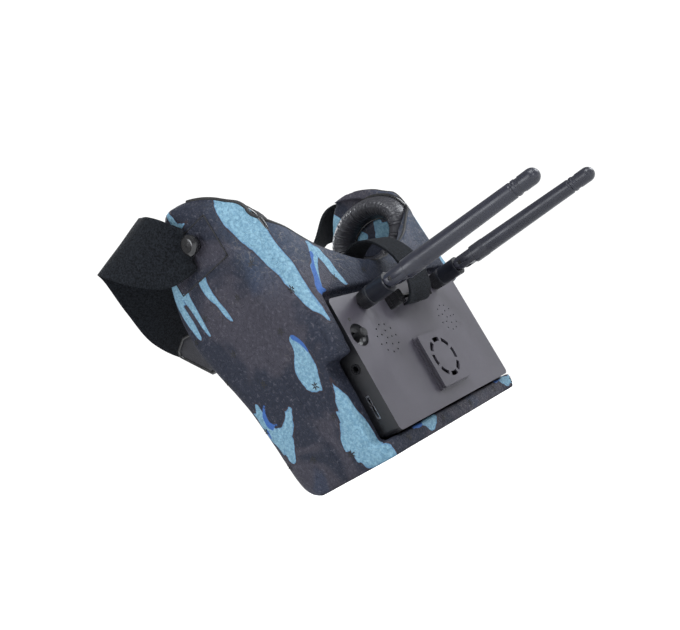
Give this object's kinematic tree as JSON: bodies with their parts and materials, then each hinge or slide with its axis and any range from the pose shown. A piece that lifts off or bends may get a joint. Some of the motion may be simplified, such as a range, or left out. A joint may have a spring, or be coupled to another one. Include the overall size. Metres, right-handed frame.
{
  "type": "fpv goggles",
  "caption": "Box-style video goggles: camouflaged foam visor with mirror optics, ear cushions and head strap, and a display module with fan, control stick and folding antennas.",
  "frame": {"origin": "centre of the visor's flat front end, on the face that it stands on", "axes": "+Z towards the back of the wearer's head, -Y out of the display module's face (up when worn), +X to the right when looking at the module's face"},
  "size_m": [0.2432, 0.2712, 0.1924],
  "materials": {
    "camo_foam": "matte",
    "black_leather": "satin",
    "black_webbing": "matte",
    "black_rubber": "matte",
    "black_plastic": "matte",
    "gloss_black": "gloss",
    "module_shell": "satin",
    "antenna_black": "satin",
    "mirror": "polished",
    "clear_lens": "gloss",
    "backing_board": "matte",
    "screen_glass": "gloss",
    "circuit_board": "satin",
    "cell_foil": "satin",
    "bright_steel": "polished",
    "gold_brass": "polished",
    "light_pipe": "gloss"
  },
  "bodies": {
    "visor": {"foam_shell": "camo_foam", "rim_trim": "black_rubber", "brow_pad": "black_leather", "cheek_pad_left": "black_leather", "cheek_pad_right": "black_leather", "side_flap_left": "black_leather", "side_flap_right": "black_leather", "ear_cushion_left": "black_leather", "ear_cushion_right": "black_leather", "cushion_base_left": "gloss_black", "cushion_base_right": "gloss_black", "mirror_glass": "mirror", "mirror_backing": "backing_board", "fresnel_lens": "clear_lens", "lens_frame": "black_plastic", "wing_insert_left": "black_plastic", "wing_insert_right": "black_plastic", "strap_button_left": "gloss_black", "strap_button_right": "gloss_black", "head_strap": "black_webbing", "top_strap": "black_webbing", "strap_bar": "gloss_black", "front_cover": "module_shell", "rear_frame": "black_plastic", "lcd_panel": "screen_glass", "main_board": "circuit_board", "battery_cell": "cell_foil", "receiver_can_left": "bright_steel", "receiver_can_right": "bright_steel", "speaker_left": "black_plastic", "speaker_right": "black_plastic", "fan_cover": "module_shell", "fan_frame": "black_plastic", "stick_base": "black_plastic", "audio_jack": "gloss_black", "card_slot": "bright_steel", "indicator_light": "light_pipe", "module_screws": "bright_steel", "antenna_socket_left": "gold_brass", "antenna_socket_right": "gold_brass"},
    "rotor": {"fan_rotor": "black_plastic"},
    "stick_cradle": {"stick_gimbal": "bright_steel"},
    "stick_post": {"stick_stem": "bright_steel"},
    "stick_button": {"stick_cap": "black_rubber"},
    "left_nut": {"antenna_nut_left": "antenna_black"},
    "left_elbow": {"antenna_barrel_left": "antenna_black", "antenna_pin_left": "bright_steel"},
    "left_whip": {"antenna_whip_left": "antenna_black", "antenna_cap_left": "antenna_black"},
    "right_nut": {"antenna_nut_right": "antenna_black"},
    "right_elbow": {"antenna_barrel_right": "antenna_black", "antenna_pin_right": "bright_steel"},
    "right_whip": {"antenna_whip_right": "antenna_black", "antenna_cap_right": "antenna_black"}
  },
  "joints": [
    {"name": "fan_spin", "type": "hinge", "parent": "visor", "child": "rotor", "pos_m": [0.0018, -0.038, 0.0365], "axis": [0, -1, 0], "continuous": true},
    {"name": "stick_tilt_up", "type": "hinge", "parent": "visor", "child": "stick_cradle", "pos_m": [-0.06, -0.0326, 0.0665], "axis": [1, 0, 0], "range_deg": [-8, 8], "stiffness_Nm_per_rad": 0.02},
    {"name": "stick_tilt_side", "type": "hinge", "parent": "stick_cradle", "child": "stick_post", "pos_m": [-0.06, -0.0326, 0.0665], "axis": [0, 0, 1], "range_deg": [-8, 8], "stiffness_Nm_per_rad": 0.02},
    {"name": "stick_press", "type": "slide", "parent": "stick_post", "child": "stick_button", "axis": [0, 1, 0], "range_m": [0, 0.0004], "stiffness_N_per_m": 1500},
    {"name": "left_nut_turn", "type": "hinge", "parent": "visor", "child": "left_nut", "pos_m": [-0.04235, -0.039, 0.0844], "axis": [0, -1, 0], "continuous": true},
    {"name": "left_antenna_swivel", "type": "hinge", "parent": "visor", "child": "left_elbow", "pos_m": [-0.04235, -0.039, 0.0844], "axis": [0, -1, 0], "continuous": true},
    {"name": "left_antenna_fold", "type": "hinge", "parent": "left_elbow", "child": "left_whip", "pos_m": [-0.04235, -0.0665, 0.0844], "axis": [-1, 0, 0], "range_deg": [0, 90]},
    {"name": "right_nut_turn", "type": "hinge", "parent": "visor", "child": "right_nut", "pos_m": [0.04235, -0.039, 0.0844], "axis": [0, -1, 0], "continuous": true},
    {"name": "right_antenna_swivel", "type": "hinge", "parent": "visor", "child": "right_elbow", "pos_m": [0.04235, -0.039, 0.0844], "axis": [0, -1, 0], "continuous": true},
    {"name": "right_antenna_fold", "type": "hinge", "parent": "right_elbow", "child": "right_whip", "pos_m": [0.04235, -0.0665, 0.0844], "axis": [-1, 0, 0], "range_deg": [0, 90]}
  ]
}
--------
** OBJECTIVE **
Quote each line of the data above exactly as written.

** THE REPLY **
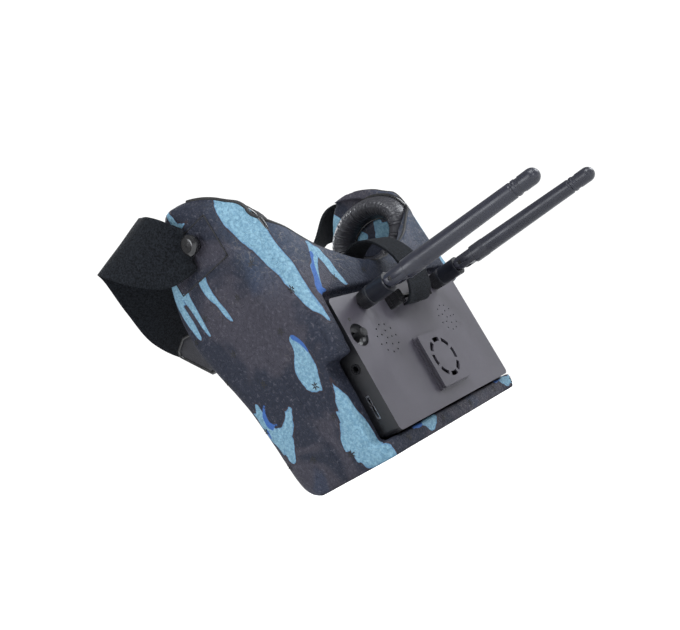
Give this object's kinematic tree as JSON: bodies with their parts and materials, then each hinge or slide with its axis and any range from the pose shown. A piece that lifts off or bends may get a joint. Some of the motion may be simplified, such as a range, or left out. A joint may have a spring, or be coupled to another one. Include the overall size. Metres, right-handed frame.
{
  "type": "fpv goggles",
  "caption": "Box-style video goggles: camouflaged foam visor with mirror optics, ear cushions and head strap, and a display module with fan, control stick and folding antennas.",
  "frame": {"origin": "centre of the visor's flat front end, on the face that it stands on", "axes": "+Z towards the back of the wearer's head, -Y out of the display module's face (up when worn), +X to the right when looking at the module's face"},
  "size_m": [0.2432, 0.2712, 0.1924],
  "materials": {
    "camo_foam": "matte",
    "black_leather": "satin",
    "black_webbing": "matte",
    "black_rubber": "matte",
    "black_plastic": "matte",
    "gloss_black": "gloss",
    "module_shell": "satin",
    "antenna_black": "satin",
    "mirror": "polished",
    "clear_lens": "gloss",
    "backing_board": "matte",
    "screen_glass": "gloss",
    "circuit_board": "satin",
    "cell_foil": "satin",
    "bright_steel": "polished",
    "gold_brass": "polished",
    "light_pipe": "gloss"
  },
  "bodies": {
    "visor": {"foam_shell": "camo_foam", "rim_trim": "black_rubber", "brow_pad": "black_leather", "cheek_pad_left": "black_leather", "cheek_pad_right": "black_leather", "side_flap_left": "black_leather", "side_flap_right": "black_leather", "ear_cushion_left": "black_leather", "ear_cushion_right": "black_leather", "cushion_base_left": "gloss_black", "cushion_base_right": "gloss_black", "mirror_glass": "mirror", "mirror_backing": "backing_board", "fresnel_lens": "clear_lens", "lens_frame": "black_plastic", "wing_insert_left": "black_plastic", "wing_insert_right": "black_plastic", "strap_button_left": "gloss_black", "strap_button_right": "gloss_black", "head_strap": "black_webbing", "top_strap": "black_webbing", "strap_bar": "gloss_black", "front_cover": "module_shell", "rear_frame": "black_plastic", "lcd_panel": "screen_glass", "main_board": "circuit_board", "battery_cell": "cell_foil", "receiver_can_left": "bright_steel", "receiver_can_right": "bright_steel", "speaker_left": "black_plastic", "speaker_right": "black_plastic", "fan_cover": "module_shell", "fan_frame": "black_plastic", "stick_base": "black_plastic", "audio_jack": "gloss_black", "card_slot": "bright_steel", "indicator_light": "light_pipe", "module_screws": "bright_steel", "antenna_socket_left": "gold_brass", "antenna_socket_right": "gold_brass"},
    "rotor": {"fan_rotor": "black_plastic"},
    "stick_cradle": {"stick_gimbal": "bright_steel"},
    "stick_post": {"stick_stem": "bright_steel"},
    "stick_button": {"stick_cap": "black_rubber"},
    "left_nut": {"antenna_nut_left": "antenna_black"},
    "left_elbow": {"antenna_barrel_left": "antenna_black", "antenna_pin_left": "bright_steel"},
    "left_whip": {"antenna_whip_left": "antenna_black", "antenna_cap_left": "antenna_black"},
    "right_nut": {"antenna_nut_right": "antenna_black"},
    "right_elbow": {"antenna_barrel_right": "antenna_black", "antenna_pin_right": "bright_steel"},
    "right_whip": {"antenna_whip_right": "antenna_black", "antenna_cap_right": "antenna_black"}
  },
  "joints": [
    {"name": "fan_spin", "type": "hinge", "parent": "visor", "child": "rotor", "pos_m": [0.0018, -0.038, 0.0365], "axis": [0, -1, 0], "continuous": true},
    {"name": "stick_tilt_up", "type": "hinge", "parent": "visor", "child": "stick_cradle", "pos_m": [-0.06, -0.0326, 0.0665], "axis": [1, 0, 0], "range_deg": [-8, 8], "stiffness_Nm_per_rad": 0.02},
    {"name": "stick_tilt_side", "type": "hinge", "parent": "stick_cradle", "child": "stick_post", "pos_m": [-0.06, -0.0326, 0.0665], "axis": [0, 0, 1], "range_deg": [-8, 8], "stiffness_Nm_per_rad": 0.02},
    {"name": "stick_press", "type": "slide", "parent": "stick_post", "child": "stick_button", "axis": [0, 1, 0], "range_m": [0, 0.0004], "stiffness_N_per_m": 1500},
    {"name": "left_nut_turn", "type": "hinge", "parent": "visor", "child": "left_nut", "pos_m": [-0.04235, -0.039, 0.0844], "axis": [0, -1, 0], "continuous": true},
    {"name": "left_antenna_swivel", "type": "hinge", "parent": "visor", "child": "left_elbow", "pos_m": [-0.04235, -0.039, 0.0844], "axis": [0, -1, 0], "continuous": true},
    {"name": "left_antenna_fold", "type": "hinge", "parent": "left_elbow", "child": "left_whip", "pos_m": [-0.04235, -0.0665, 0.0844], "axis": [-1, 0, 0], "range_deg": [0, 90]},
    {"name": "right_nut_turn", "type": "hinge", "parent": "visor", "child": "right_nut", "pos_m": [0.04235, -0.039, 0.0844], "axis": [0, -1, 0], "continuous": true},
    {"name": "right_antenna_swivel", "type": "hinge", "parent": "visor", "child": "right_elbow", "pos_m": [0.04235, -0.039, 0.0844], "axis": [0, -1, 0], "continuous": true},
    {"name": "right_antenna_fold", "type": "hinge", "parent": "right_elbow", "child": "right_whip", "pos_m": [0.04235, -0.0665, 0.0844], "axis": [-1, 0, 0], "range_deg": [0, 90]}
  ]
}